Any thoughts on the dotted letters? I translated the Thai that Stil posted “Liver, sweet and very tasty.” – I had to remove the exclamation mark to get it to translate.
-
Clarifying my thought about cipher vs. calligraphy:
A cipher can be “secret writing”, but it can also be properly used to describe any transliteration, even just going from one alphabet to another. For example, saying 0×63697068 0×65720000 is a cipher for “cipher”, even though it is a trivial 1:1 in-order mapping of the ASCII values into hexadecimal. Then again, saying it as 0×83899788 0×85990000 is also a cipher, but is probably rather significantly less obvious to most folks (me included). Figuring that one out is left as an exercise for the reader.
By comparison, calligraphy is an ornamented or decorative rendering of a glyph from any alphabet, which I suppose is technically orthogonal to the question of whether something is actually a cipher. Calligraphy may go so far as to rearrange portions of the glyphs somewhat, though that isn’t all that common, but I was assuming that it may have been done to at least some degree in this case.
However, *encryption* does in fact require that the encrypted form be unknown to all but a small group, as the “crypt” root in this case means “hidden”. Encrypted information pretty much requires applying cryptanalytic skills to extract meaningful-to-the-public information from it. If using a 1:1 transliteration (whether that’s 1:1 by grapheme or phoneme), the line is very blurry and basically boils down to “is the alphabet in question sufficiently common or obvious from context that the audience could be expected to know it or readily find it”. So, for example, something based on the IPA (or any of the alphabets that are well known and can encoding English phonemes) would not be encrypted, since we’ve been told that it is “plain English” and almost certainly phonetic, while a transliteration using the “dancing men” cipher would be an encryption, or at least bordering on it — it would depend on how much of the audience would be expected to recognize it and know where to find the key for it.
All of that said:
The approach I had been toying with involved assuming that the message was written out in IPA or some close kin (definitely not a cipher in the “secret” sense, though certainly not many folks can sight-read it without a reference; I certainly can’t), but written using a calligraphic style with some additional items like the mid-line. I haven’t decided yet whether this is actually going to bear fruit; it definitely leads to coming up with several possible substitutions in short order, such as the ones I discussed in previous posts, but there are a lot of pieces that I haven’t been able to pin to much of anything yet.

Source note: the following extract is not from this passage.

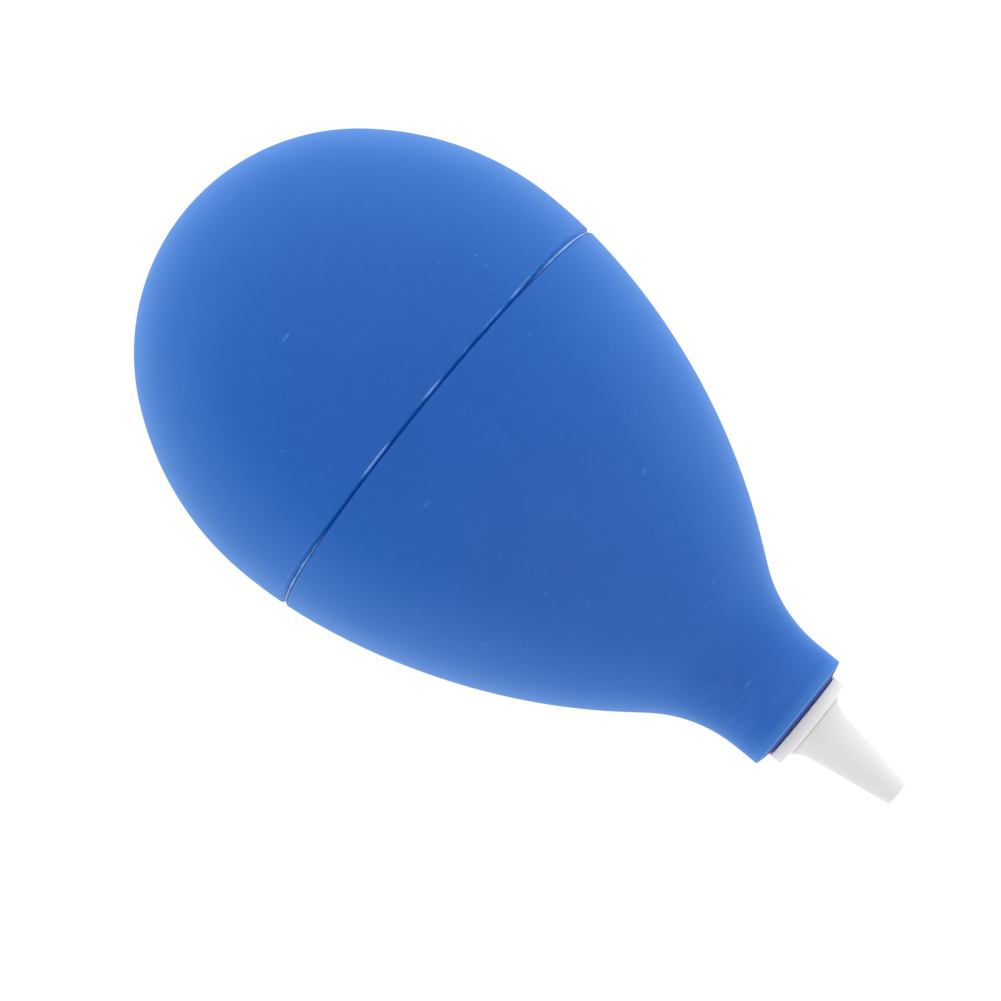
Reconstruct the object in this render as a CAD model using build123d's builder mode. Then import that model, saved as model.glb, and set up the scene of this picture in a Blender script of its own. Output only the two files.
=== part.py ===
"""Dust blower bulb: two rubber half shells bonded at a seam, and a plastic nozzle in the neck.

The bulb's axis runs along +X, towards the nozzle, and the thumb presses on the +Z side.
The origin is on the axis, half way along the blower. Sizes are in millimetres and degrees.
Profiles are drawn on one plane, where x is the distance along the axis from the bulb's rear
pole and y is the distance from the axis. A slope is the angle between a skin and the axis.
"""

import os
from math import cos, radians, sin, sqrt

from build123d import *

# Overall
overall_length = 94.4
belly_radius = 25.0
wall = 2.2
running_clearance = 0.05

# Bulb outline: tangent arcs from the rear pole to the neck
tail_radius = 23.2
tail_slope = 37.7
shoulder_radius = 54.0
shoulder_slope = 10.5
front_radius = 69.5
flank_slope = 37.2

# Neck and mouth
neck_radius = 6.7
neck_flare_radius = 15.0
bore_radius = 4.4
bore_flare_radius = 3.0
mouth_x = 81.5
mouth_dome = 0.15
mouth_bulge = 0.05
mouth_rounding = 0.15
bore_lead_in = 0.3

# Seam: the rear shell's tongue laps inside the front shell, and a bead of bond fills the gap
seam_x = 33.65
seam_gap = 0.8
groove_depth = 0.3
tongue_thickness = 1.0
tongue_length = 3.4
rim_rounding = 0.15

# Thumb wall: the round of the rear shell that a thumb pushes in, square to the skin
press_slope = 10.0
thumb_radius = 7.5
thumb_gap = 0.15

# Nozzle collar: a flanged bush with a barbed stem, whose flange stands off the mouth
flange_radius = 5.15
flange_thickness = 1.35
flange_rounding = 0.12
flange_gap = 0.4
hub_radius = 3.85
hub_height = 0.2
stem_length = 11.5
stem_radius = 3.8
stem_passage_radius = 1.8
barb_count = 3
barb_pitch = 2.6
barb_ramp = 1.9
barb_start = 1.0
socket_radius = 2.6
socket_depth = 8.0
socket_lead_in = 0.3

# Nozzle spout: a flared taper with a plug that pushes into the collar
spout_foot_radius = 3.72
spout_foot_height = 0.1
spout_shank_radius = 2.85
spout_flare_length = 1.8
tip_radius = 1.35
tip_rounding = 0.2
plug_length = 7.8
plug_lead_in = 0.3
outlet_radius = 0.8
outlet_length = 6.0
inlet_radius = 1.5


def arc_drop(radius, slope_from, slope_to):
    """How far a tangent arc falls towards the axis while its slope grows."""
    return radius * (cos(radians(slope_from)) - cos(radians(slope_to)))


# Lengths that follow from the outline's tangent arcs
rear_radius = (belly_radius - arc_drop(tail_radius, tail_slope, 90)) / (1 - cos(radians(tail_slope)))
belly_x = tail_radius + (rear_radius - tail_radius) * sin(radians(tail_slope))
seam_radius = belly_radius - shoulder_radius + sqrt(shoulder_radius**2 - (seam_x - belly_x) ** 2)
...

My basic approach was to look at some of the shortest groupings, especially ones that were either repeated stand-alone or repeated as parts of longer groupings, and try to map those as a “hook” into the rest. The idea being that very short groupings represent words that can only have a couple of phonemes, at most, which both drastically reduces the number of possible phoneme combinations that could go into it, and *very* drastically reduces the number of English words that they could possibly form. English actually has remarkably few one-or-two phoneme words, as far as I can come up with, but several of them are very commonly used ones, which makes sense.

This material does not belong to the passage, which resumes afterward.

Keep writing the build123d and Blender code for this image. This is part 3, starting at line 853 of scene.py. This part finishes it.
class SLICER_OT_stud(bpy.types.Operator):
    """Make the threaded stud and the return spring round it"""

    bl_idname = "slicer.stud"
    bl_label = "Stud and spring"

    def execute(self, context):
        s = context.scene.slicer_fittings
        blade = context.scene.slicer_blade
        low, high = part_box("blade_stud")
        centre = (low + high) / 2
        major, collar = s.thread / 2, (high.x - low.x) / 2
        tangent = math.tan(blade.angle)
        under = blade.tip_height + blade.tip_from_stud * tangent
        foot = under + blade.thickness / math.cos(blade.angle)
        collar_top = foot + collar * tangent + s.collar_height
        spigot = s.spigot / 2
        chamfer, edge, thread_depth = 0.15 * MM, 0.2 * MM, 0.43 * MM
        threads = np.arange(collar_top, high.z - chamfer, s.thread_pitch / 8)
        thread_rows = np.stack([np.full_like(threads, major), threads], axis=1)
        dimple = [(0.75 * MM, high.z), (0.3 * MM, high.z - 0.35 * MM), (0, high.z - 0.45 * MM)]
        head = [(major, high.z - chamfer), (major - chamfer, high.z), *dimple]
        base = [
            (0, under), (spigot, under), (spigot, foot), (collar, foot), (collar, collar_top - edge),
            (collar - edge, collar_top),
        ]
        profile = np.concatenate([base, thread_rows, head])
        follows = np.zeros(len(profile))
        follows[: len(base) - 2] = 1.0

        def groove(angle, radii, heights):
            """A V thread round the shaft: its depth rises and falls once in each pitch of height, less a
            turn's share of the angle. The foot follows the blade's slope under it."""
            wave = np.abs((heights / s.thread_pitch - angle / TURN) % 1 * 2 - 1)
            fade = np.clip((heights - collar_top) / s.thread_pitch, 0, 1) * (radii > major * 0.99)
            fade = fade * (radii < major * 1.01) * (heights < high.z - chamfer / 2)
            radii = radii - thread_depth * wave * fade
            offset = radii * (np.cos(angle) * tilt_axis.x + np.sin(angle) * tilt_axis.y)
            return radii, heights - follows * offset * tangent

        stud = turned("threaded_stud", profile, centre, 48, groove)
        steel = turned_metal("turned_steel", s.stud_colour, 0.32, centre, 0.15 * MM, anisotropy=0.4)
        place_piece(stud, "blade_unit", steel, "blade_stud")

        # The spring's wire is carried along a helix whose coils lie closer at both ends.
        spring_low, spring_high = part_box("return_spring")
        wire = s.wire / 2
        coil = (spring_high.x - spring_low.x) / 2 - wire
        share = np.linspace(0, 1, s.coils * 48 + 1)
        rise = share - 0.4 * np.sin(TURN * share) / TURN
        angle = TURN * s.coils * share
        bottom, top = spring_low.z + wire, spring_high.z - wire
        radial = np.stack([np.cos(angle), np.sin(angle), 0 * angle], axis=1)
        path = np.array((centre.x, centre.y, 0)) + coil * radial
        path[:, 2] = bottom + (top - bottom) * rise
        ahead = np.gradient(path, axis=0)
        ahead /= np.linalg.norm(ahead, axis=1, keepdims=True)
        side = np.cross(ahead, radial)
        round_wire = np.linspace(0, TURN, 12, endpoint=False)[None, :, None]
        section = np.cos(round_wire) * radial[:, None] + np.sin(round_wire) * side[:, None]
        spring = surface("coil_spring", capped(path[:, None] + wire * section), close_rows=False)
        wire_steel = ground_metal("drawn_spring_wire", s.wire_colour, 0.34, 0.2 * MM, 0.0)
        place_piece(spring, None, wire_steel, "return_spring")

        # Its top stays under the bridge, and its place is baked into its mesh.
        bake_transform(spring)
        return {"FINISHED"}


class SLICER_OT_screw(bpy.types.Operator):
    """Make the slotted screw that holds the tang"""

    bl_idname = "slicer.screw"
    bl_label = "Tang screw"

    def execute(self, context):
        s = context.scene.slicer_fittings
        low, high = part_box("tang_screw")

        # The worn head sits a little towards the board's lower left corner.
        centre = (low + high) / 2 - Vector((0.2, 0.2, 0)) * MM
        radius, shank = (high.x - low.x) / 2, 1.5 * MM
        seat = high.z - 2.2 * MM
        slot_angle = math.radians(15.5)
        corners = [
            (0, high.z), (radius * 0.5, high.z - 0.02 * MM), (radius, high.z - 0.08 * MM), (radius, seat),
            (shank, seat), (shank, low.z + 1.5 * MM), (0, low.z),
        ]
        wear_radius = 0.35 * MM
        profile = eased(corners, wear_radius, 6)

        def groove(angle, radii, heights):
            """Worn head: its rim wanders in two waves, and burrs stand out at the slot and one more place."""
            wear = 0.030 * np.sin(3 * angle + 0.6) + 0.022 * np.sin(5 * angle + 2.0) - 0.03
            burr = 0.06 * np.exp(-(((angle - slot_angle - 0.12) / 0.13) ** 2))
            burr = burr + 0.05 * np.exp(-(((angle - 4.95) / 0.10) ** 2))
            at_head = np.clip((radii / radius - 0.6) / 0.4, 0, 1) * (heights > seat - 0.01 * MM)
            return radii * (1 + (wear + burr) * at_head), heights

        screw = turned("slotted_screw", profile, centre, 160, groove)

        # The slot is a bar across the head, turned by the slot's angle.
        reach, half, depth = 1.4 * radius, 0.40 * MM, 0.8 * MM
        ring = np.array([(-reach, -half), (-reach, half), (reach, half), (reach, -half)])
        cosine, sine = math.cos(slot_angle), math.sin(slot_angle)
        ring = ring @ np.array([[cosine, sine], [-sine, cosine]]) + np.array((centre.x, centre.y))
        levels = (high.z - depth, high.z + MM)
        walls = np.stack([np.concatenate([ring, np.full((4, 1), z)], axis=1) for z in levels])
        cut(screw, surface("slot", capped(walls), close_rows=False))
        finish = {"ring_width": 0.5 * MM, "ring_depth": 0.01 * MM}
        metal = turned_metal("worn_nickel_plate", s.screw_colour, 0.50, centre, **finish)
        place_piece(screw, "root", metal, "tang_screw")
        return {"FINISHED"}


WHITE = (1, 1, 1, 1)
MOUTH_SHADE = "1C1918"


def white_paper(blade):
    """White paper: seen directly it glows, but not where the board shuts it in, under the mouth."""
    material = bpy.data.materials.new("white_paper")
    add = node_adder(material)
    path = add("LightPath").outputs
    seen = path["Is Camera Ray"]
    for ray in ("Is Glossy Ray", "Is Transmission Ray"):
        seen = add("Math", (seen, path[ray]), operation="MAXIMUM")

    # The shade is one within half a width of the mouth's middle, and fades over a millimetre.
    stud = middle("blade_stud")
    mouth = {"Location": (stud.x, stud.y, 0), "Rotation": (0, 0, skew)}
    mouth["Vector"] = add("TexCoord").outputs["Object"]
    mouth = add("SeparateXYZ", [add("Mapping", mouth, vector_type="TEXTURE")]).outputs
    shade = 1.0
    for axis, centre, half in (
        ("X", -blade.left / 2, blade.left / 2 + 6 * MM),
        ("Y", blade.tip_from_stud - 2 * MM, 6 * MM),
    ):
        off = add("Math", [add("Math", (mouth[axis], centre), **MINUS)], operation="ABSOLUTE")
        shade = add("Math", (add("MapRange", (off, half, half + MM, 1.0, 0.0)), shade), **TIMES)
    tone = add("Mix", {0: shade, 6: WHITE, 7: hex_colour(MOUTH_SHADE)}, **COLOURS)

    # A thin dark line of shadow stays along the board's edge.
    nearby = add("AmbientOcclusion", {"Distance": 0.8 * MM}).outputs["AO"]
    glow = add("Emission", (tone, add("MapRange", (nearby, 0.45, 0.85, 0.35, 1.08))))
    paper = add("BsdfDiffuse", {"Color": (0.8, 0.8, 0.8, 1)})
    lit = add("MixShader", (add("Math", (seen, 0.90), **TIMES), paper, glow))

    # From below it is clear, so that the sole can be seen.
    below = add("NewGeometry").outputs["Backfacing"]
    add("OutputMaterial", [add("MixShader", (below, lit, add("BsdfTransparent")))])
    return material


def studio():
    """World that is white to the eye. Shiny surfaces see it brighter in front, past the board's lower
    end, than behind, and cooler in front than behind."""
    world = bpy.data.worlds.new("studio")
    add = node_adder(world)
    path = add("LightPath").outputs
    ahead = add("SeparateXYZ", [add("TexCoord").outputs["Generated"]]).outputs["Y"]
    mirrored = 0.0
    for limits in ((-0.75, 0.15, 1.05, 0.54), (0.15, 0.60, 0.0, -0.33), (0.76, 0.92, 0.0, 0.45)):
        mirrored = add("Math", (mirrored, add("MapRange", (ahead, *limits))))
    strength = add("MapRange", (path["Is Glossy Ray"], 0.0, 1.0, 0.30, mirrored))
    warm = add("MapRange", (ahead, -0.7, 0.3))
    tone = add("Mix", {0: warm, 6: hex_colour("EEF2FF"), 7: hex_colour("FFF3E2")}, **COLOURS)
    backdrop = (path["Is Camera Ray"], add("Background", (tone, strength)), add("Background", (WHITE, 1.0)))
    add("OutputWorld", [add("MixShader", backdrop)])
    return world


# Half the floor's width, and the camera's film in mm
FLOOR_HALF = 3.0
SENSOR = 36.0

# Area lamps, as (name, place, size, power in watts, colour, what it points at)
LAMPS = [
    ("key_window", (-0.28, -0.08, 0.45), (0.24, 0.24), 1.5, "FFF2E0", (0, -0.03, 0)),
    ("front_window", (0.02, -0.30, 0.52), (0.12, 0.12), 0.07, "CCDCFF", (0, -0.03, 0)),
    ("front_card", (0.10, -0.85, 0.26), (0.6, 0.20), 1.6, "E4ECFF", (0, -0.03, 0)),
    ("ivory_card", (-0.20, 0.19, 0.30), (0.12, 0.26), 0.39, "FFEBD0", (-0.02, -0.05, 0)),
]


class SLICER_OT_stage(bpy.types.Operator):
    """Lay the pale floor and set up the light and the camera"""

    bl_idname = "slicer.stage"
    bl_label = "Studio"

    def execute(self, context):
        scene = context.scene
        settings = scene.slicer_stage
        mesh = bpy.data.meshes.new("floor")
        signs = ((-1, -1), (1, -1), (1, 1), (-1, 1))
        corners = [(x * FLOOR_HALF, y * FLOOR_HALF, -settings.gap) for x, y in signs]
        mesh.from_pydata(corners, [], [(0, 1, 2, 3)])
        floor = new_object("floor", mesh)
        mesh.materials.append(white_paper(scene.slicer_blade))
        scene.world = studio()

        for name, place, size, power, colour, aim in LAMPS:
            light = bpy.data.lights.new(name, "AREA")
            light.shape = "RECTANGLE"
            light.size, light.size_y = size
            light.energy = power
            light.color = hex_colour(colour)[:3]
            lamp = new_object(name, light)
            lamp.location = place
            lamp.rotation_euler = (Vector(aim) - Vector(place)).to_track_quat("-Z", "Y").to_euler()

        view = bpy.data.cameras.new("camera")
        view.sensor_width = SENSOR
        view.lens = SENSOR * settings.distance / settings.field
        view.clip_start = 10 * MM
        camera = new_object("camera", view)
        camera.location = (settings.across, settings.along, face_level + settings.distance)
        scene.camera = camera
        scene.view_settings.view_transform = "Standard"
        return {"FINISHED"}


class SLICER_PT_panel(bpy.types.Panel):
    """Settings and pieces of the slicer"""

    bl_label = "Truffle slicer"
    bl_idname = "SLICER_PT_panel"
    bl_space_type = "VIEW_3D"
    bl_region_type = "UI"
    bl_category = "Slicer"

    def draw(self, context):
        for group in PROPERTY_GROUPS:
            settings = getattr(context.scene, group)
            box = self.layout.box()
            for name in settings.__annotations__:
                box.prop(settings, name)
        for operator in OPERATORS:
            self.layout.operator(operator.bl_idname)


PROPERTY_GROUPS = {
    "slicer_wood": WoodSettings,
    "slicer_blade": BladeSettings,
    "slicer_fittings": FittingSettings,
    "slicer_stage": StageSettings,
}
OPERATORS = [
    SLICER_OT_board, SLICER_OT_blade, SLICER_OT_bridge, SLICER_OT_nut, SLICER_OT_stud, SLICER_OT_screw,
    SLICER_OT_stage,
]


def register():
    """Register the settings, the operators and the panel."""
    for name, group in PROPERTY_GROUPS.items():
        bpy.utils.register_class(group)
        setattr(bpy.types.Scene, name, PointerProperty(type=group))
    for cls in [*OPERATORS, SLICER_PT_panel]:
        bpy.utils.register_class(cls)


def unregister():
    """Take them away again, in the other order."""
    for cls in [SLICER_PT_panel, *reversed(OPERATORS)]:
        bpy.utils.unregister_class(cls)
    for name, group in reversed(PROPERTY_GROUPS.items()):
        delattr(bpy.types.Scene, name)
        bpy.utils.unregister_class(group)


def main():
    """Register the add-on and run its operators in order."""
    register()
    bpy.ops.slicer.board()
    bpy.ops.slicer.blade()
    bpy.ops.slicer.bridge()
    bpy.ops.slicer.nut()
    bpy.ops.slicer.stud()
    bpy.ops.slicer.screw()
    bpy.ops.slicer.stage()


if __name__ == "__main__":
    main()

My approach to the dots was to assume that they mapped in some fashion to the modifiers for IPA (reduction, primary/secondary stress, one other I’m spacing on at the moment), and given the positions that they were probably being treated as diacritics (composed *with* the glyph they modify, the way an umlaut is, rather than proceeding it as they do in normally-written IPA). I had toyed with various mappings (double dots being the reduction modifier, since it is two dots, vs. a single low dot being the reduction modifier), but hadn’t come up with anything terribly concrete yet.
Obviously this may or may not be even remotely on base, but if I make the assumption that it is in a completely arbitrary system of writing that was created by the original person who wrote it out… well, I don’t actually enjoy doing cryptograms, generally; I just don’t find them that interesting. So I’m going with the approach that appeals to me, since if I’m right it is satisfying, and if I’m wrong I’m no worse off than if I tried to do it as a phonetic cryptogram.
-
just stumbled across this. has it been solved yet? what is the prize?
-
Got dragged into a major project at work shortly after my last comment, but I haven’t forgotten this, or given up… pondering what other tools I may be able to bring to bear in decomposing the graphemes, at the moment.
-
Same here.
My motivation is “joyous problem solving” and my life is presently organized on a “duty first, pleasure next” basis, so there is not much time left for this challenge. However, I am still on board too.
-
True. I just hadn’t managed to find them in a form I could apply some of those to. Besides, it felt like cheating, if the idea was to actually figure out the script.
-
Perhaps as something with little skill in phonetics, translations and cryptanalyses – I may be at an advantage by, as you say, keeping things simple.
I had started to just copy each of the “symbols” (again, please excuse my terminology) with the aim of converting them into a “sound” and then simply try and read the sentences.
The hard part would then simply be trying to work out where these “sounds” can appear on their own, or as a part of a word.
Having said that, I think Joel will probably nail it soon…
Would I be right in saying that where that “mid-line” connects the different “symbols” – we are looking at a word? Where they are not connected, and we see isolated “symbols”, theses are words like in, at, of and so forth?
-
To answer your final question, the top line has eight words.
That was my count too (see my very first post). Thank you very much for confirming it.
-
A question that I keep running up against: if this is some form of transcription in a phonetic alphabet, is it transcribing the passage as spoken in AuE (Australian English), RP (Received Pronounciation / British English), GA (General American English), or based on a specific reading of it by someone?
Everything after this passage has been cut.